In especially insidious fashion, they devour a person, then take over their space suit to chase the rest of the expedition. It’s River’s sacrifice that helps defeat them, but in this case the end is the beginning of her story.


The Weeping Angels are arguably the scariest creatures in the Doctor Who universe. They look peaceful as angel statues, but once you blink they attack. The fact that the real world is filled with statues, makes them even creepier. Ask any Whovian and they will tell you they don’t see these harmless objects the same.

Angels don’t necessarily kill anyone, they just send you back to the past to live out your life away from everyone and everything you’ve ever loved. And once you’re in their crosshairs, you can’t get away. Don’t blink.


Any comic book fan worth their salt can tell you there’s nothing more dangerous than an evil genius. As the creator of the Daleks, Davros is the quintessential mad scientist who feels he’s been overlooked by the world. He lashes out by using his creations to destroy all of reality.

Davros comes back over the course of several incarnations, but never seems to learn his lesson, as The Doctor keeps outsmarting him. He has no use for humanity and therefore has no interest in using his gifts to help them.


When The Master was seemingly lost without regenerating we thought we had seen the last of him. Turns out he regenerated into Missy, an even crazier version who was still obsessed with The Doctor. She had innocent people, like Clara’s boyfriend, turned into Cybermen, then tried to trick The Doctor into destroying a Dalek he didn’t know Clara was inside of.

Unlike The Master, Missy did eventually feel remorse for the life she had led and the destruction she had caused. Unfortunately, she was still assassinated by her other self, though we have a feeling she’s not gone for good.
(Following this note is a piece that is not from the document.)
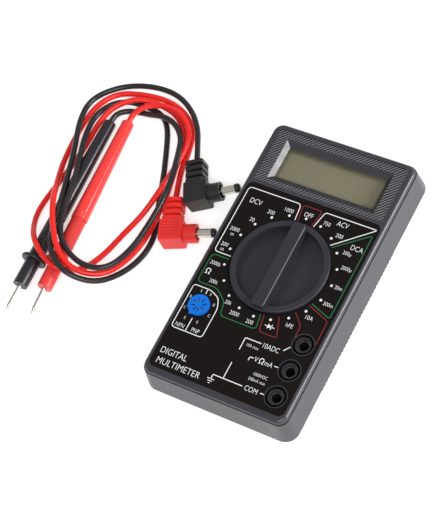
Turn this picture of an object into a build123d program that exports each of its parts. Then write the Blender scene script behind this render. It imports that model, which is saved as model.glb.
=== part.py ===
"""Pocket digital multimeter, lying on its back, with a pair of test leads.

Frame: millimetres. Z = 0 is the back of the case, +Z comes out of the face,
+Y points to the display end and the range dial turns about the Z axis.
Every sub-part is written to parts/NAME.step.
"""
import math
import os

from build123d import *

# ---------------------------------------------------------------- case
CASE_WIDTH = 70.0            # over the parting line
CASE_LENGTH = 126.0
CASE_CORNER = 6.0
PARTING_Z = 9.0              # where the two shells meet
FACE_RISE = 2.2              # from the foot of the raised face to its top
FRONT_DRAFT = 8.0            # degrees, side walls of the front shell
REAR_DRAFT = 26.0            # degrees, side walls of the rear shell
REAR_LIP = 1.0               # upright lip of the rear shell
REAR_STEP = 0.4              # the rear shell stands in from the front shell
SIDE_WALL = 2.0
FACE_WALL = 2.2
BACK_WALL = 2.0
FACE_ROUND = 1.7
BACK_ROUND = 0.8
INNER_CORNER = 1.0           # least corner radius inside a shell
FACE_STEP = 0.35             # small step between the side wall and the face
SHELL_GAP = 0.05             # between the two shells
GRIP_PITCH = 2.0
GRIP_RIB = 0.9
GRIP_HEIGHT = 0.35
GRIP_SPAN = (-36.0, 29.0)
GRIP_FOOT = 1.5              # the ribs end this far above the back
GRIP_CHAMFER = 1.0

# ---------------------------------------------------------------- face
LABEL_MARGIN = 4.0           # from the case side to the label
LABEL_FOOT = 5.0             # from the case foot to the label
LABEL_TOP = 31.2             # upper edge, measured from the dial axis
LABEL_THICKNESS = 0.3
LABEL_POCKET = 0.5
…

While it’s true that emotions are what causes all humans’ problems, that doesn’t mean we want to live without them. For Cybermen, a world without the burden of feeling is a perfect world. They are programmed to delete anything different and upgrade all others.

There is no reasoning or bargaining with Cybermen. Once they have a plan, they will do whatever it takes to enact it. All other viewpoints are deemed illogical or unnecessary. The most devastating thing about Cybermen is how they completely strip their victims of all humanity and individuality.


The Master is essentially an evil version of The Doctor. He has the brilliance, creativity, and adventurous spirit of The Doctor without any of the compassion or empathy. At his core, The Master just wants to be worshipped, hence the name he chose.

Despite how many times he has tried to destroy the world or even succeeded, The Doctor just can’t bring himself to eliminate the last member of his race. The Master, knowing that his caring nature is his weakness, manipulates this aspect of his old friend to avoid punishment for his crimes.


As The Doctor’s longest running nemesis, no season of Doctor Who is really complete until the Daleks show up. It would take us a whole new list to chronicle all the crimes the Daleks have committed on the universe.

As much as he despises them and wants them all gone, we have a feeling The Doctor wouldn’t know how to live without the Daleks to fight. This makes sense, considering there will always be a part of him stuck in the Time War. As long as there’s a Doctor Who, there will be Daleks for him to exterminate.